MATERIAL FOR THE TASK:
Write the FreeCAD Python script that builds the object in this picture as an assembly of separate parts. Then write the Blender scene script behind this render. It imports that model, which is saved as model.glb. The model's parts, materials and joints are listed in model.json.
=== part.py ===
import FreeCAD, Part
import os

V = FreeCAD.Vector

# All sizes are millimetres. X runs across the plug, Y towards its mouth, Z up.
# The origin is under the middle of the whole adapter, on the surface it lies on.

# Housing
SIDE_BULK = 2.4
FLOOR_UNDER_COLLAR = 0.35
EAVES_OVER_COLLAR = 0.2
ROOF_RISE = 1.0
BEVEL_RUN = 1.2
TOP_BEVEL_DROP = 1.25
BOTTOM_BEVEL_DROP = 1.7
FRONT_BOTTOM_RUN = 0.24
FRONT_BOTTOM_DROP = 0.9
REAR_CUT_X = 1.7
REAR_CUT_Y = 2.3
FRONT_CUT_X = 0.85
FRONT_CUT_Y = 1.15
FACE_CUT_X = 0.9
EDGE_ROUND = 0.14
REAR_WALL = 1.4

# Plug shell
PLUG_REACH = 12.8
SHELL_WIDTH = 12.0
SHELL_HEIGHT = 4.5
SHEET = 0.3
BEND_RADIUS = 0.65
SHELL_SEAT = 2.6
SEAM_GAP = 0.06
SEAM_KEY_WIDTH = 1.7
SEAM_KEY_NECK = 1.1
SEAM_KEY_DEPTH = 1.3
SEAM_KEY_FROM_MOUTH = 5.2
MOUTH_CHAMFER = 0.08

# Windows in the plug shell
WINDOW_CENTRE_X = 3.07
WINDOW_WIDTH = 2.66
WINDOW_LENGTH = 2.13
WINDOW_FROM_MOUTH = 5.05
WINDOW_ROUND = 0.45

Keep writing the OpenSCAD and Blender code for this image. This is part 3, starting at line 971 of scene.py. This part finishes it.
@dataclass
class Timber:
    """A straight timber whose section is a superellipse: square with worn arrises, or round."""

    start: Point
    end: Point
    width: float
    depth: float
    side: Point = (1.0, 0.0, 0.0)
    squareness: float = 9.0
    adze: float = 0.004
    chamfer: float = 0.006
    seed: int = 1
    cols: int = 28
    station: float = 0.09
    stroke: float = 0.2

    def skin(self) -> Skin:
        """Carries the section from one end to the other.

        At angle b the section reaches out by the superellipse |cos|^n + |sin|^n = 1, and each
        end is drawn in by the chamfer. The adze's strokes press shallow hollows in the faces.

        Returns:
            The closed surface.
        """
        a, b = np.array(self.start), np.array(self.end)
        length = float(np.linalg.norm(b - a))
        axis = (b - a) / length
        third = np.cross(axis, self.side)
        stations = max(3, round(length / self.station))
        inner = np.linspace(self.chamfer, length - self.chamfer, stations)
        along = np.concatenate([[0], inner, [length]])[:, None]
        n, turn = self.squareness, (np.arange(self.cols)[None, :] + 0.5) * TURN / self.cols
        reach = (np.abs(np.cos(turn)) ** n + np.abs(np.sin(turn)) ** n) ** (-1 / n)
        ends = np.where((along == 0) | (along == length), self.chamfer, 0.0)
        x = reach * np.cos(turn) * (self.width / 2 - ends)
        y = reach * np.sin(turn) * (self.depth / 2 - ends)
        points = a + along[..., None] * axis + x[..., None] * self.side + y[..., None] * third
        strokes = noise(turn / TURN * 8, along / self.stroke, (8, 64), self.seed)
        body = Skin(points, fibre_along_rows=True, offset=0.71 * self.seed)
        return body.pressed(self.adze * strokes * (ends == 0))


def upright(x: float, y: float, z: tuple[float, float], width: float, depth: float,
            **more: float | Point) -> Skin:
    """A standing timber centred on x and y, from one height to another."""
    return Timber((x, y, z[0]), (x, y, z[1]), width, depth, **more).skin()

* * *

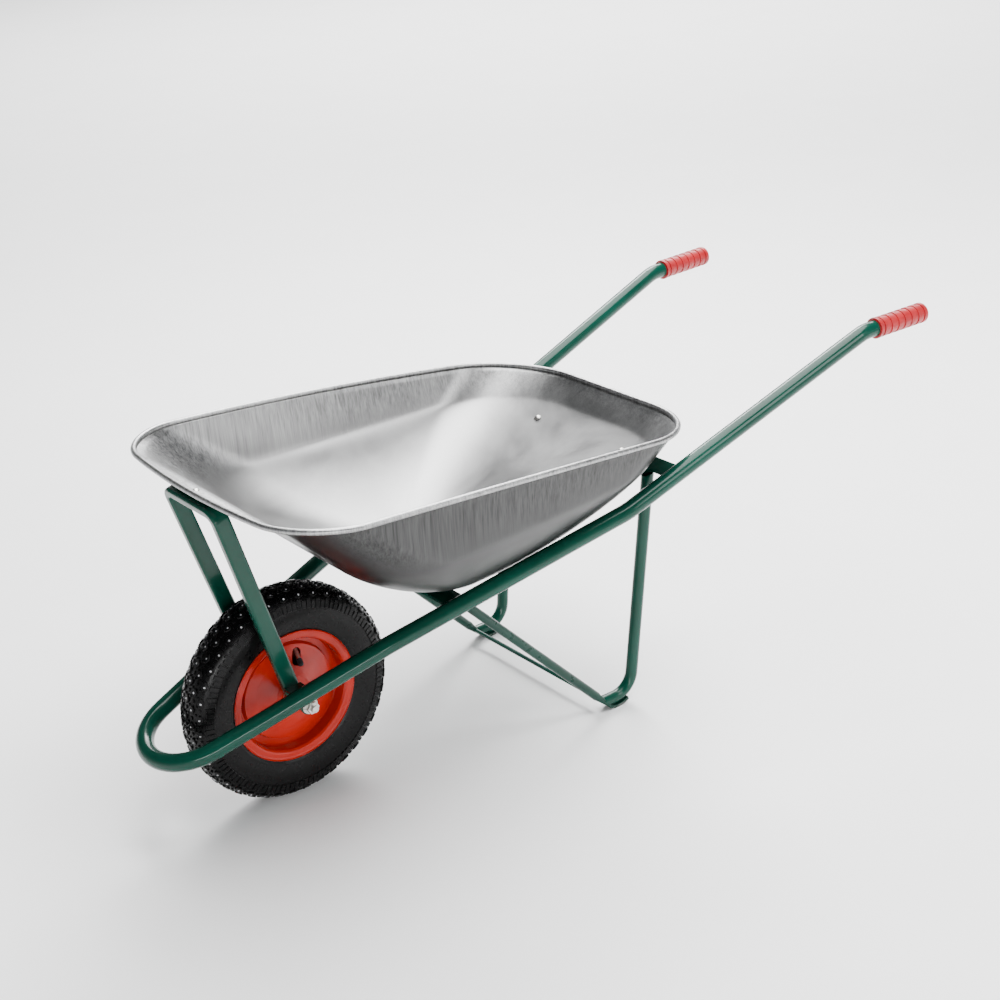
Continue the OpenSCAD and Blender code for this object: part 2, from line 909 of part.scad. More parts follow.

---

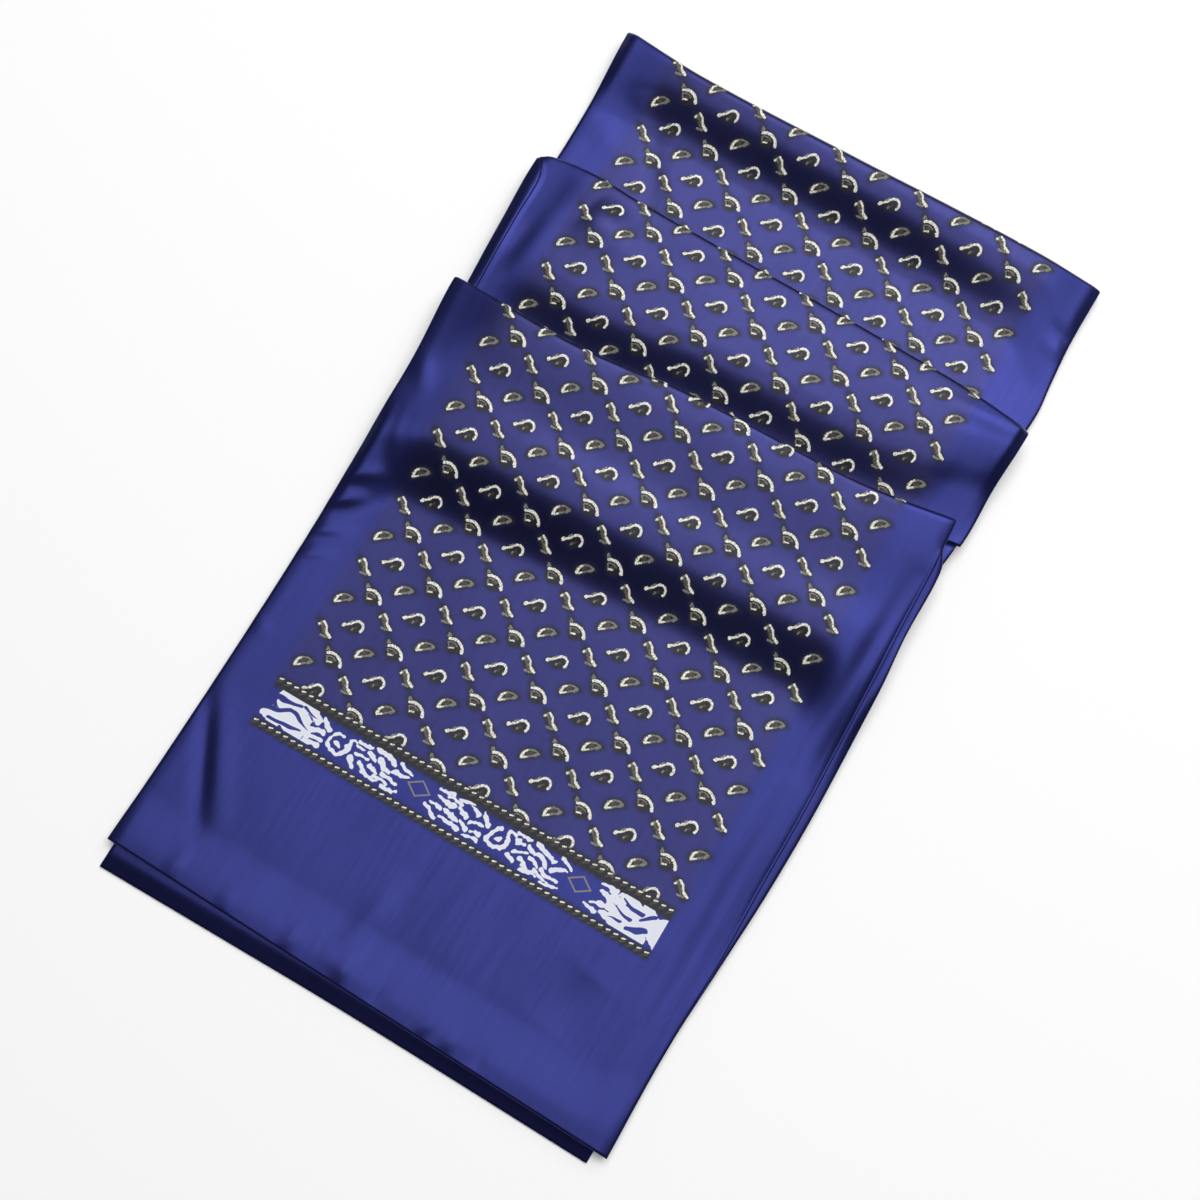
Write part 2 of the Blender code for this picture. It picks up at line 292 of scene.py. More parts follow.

EXERCISE AIM:
Begin at the line that has "Write the FreeCAD" in the entries above; stop after the line that has "WINDOW_ROUND = 0.45". Transcribe exactly those lines and no others.

OUTPUT FOR THIS TASK:
Write the FreeCAD Python script that builds the object in this picture as an assembly of separate parts. Then write the Blender scene script behind this render. It imports that model, which is saved as model.glb. The model's parts, materials and joints are listed in model.json.
=== part.py ===
import FreeCAD, Part
import os

V = FreeCAD.Vector

# All sizes are millimetres. X runs across the plug, Y towards its mouth, Z up.
# The origin is under the middle of the whole adapter, on the surface it lies on.

# Housing
SIDE_BULK = 2.4
FLOOR_UNDER_COLLAR = 0.35
EAVES_OVER_COLLAR = 0.2
ROOF_RISE = 1.0
BEVEL_RUN = 1.2
TOP_BEVEL_DROP = 1.25
BOTTOM_BEVEL_DROP = 1.7
FRONT_BOTTOM_RUN = 0.24
FRONT_BOTTOM_DROP = 0.9
REAR_CUT_X = 1.7
REAR_CUT_Y = 2.3
FRONT_CUT_X = 0.85
FRONT_CUT_Y = 1.15
FACE_CUT_X = 0.9
EDGE_ROUND = 0.14
REAR_WALL = 1.4

# Plug shell
PLUG_REACH = 12.8
SHELL_WIDTH = 12.0
SHELL_HEIGHT = 4.5
SHEET = 0.3
BEND_RADIUS = 0.65
SHELL_SEAT = 2.6
SEAM_GAP = 0.06
SEAM_KEY_WIDTH = 1.7
SEAM_KEY_NECK = 1.1
SEAM_KEY_DEPTH = 1.3
SEAM_KEY_FROM_MOUTH = 5.2
MOUTH_CHAMFER = 0.08

# Windows in the plug shell
WINDOW_CENTRE_X = 3.07
WINDOW_WIDTH = 2.66
WINDOW_LENGTH = 2.13
WINDOW_FROM_MOUTH = 5.05
WINDOW_ROUND = 0.45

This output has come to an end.